# DATA
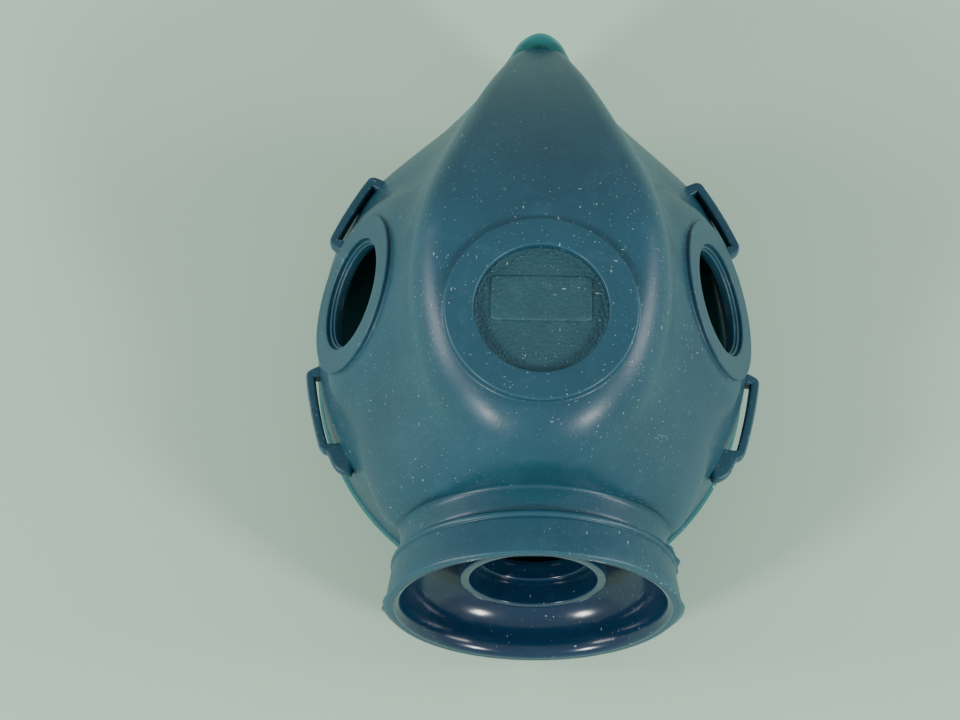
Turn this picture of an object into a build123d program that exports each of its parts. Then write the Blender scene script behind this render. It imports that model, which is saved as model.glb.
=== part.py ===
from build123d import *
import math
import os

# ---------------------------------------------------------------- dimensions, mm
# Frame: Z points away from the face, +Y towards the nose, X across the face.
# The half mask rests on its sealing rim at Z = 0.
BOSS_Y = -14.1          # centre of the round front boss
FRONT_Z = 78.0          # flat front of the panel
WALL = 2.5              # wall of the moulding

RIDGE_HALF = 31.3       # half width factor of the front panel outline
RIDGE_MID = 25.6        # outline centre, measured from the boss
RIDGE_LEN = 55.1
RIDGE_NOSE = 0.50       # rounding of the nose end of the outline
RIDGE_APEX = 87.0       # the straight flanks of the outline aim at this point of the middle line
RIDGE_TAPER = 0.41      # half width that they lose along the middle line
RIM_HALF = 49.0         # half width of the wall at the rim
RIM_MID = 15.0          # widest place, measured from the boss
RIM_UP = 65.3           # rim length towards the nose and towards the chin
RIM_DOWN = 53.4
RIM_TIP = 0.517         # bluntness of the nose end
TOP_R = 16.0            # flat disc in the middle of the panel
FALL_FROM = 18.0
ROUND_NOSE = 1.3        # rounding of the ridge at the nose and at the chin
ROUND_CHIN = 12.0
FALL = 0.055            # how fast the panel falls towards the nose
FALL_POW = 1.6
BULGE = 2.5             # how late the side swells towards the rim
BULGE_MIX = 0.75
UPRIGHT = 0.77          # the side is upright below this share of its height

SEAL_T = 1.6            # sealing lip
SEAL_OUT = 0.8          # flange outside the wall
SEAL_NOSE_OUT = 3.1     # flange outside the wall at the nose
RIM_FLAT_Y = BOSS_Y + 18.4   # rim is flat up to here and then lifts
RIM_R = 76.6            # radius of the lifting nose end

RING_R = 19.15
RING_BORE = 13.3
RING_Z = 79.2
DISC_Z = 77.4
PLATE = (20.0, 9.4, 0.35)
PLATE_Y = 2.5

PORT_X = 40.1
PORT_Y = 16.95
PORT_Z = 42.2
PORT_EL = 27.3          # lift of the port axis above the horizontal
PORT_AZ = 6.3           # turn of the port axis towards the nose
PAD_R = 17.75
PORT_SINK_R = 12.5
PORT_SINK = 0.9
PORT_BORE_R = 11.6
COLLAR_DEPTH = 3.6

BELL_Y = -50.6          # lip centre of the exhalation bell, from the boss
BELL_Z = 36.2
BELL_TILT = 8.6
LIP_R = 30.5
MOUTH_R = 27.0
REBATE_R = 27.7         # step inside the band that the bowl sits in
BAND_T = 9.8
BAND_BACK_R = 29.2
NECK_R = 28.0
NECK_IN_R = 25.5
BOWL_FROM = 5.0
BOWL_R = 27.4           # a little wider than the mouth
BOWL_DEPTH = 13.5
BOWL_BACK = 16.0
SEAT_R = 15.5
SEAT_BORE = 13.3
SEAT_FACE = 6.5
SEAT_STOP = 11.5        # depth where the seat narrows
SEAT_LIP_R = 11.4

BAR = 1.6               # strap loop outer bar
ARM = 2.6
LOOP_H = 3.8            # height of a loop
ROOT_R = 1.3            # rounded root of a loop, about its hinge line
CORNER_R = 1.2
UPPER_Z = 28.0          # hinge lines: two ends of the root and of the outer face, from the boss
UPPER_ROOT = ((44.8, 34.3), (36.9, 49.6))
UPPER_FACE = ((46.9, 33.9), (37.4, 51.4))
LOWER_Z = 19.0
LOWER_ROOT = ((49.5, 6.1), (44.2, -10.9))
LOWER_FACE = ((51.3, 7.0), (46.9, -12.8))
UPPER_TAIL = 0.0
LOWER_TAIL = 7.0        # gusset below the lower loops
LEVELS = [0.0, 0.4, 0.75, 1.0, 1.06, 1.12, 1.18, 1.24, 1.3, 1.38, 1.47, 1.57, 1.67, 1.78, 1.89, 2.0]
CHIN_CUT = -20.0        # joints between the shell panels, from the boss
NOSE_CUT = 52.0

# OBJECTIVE
Restate the first line and every line after it, word for word, stopping once the line with "of the moulding" is done.

# EXERCISE SOLUTION
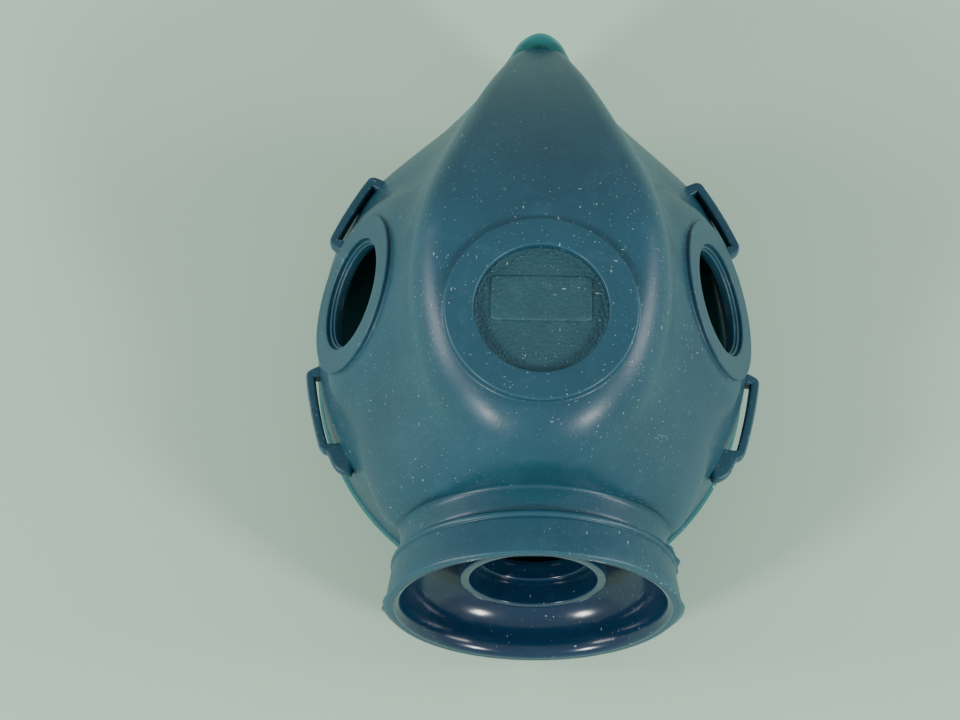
Turn this picture of an object into a build123d program that exports each of its parts. Then write the Blender scene script behind this render. It imports that model, which is saved as model.glb.
=== part.py ===
from build123d import *
import math
import os

# ---------------------------------------------------------------- dimensions, mm
# Frame: Z points away from the face, +Y towards the nose, X across the face.
# The half mask rests on its sealing rim at Z = 0.
BOSS_Y = -14.1          # centre of the round front boss
FRONT_Z = 78.0          # flat front of the panel
WALL = 2.5              # wall of the moulding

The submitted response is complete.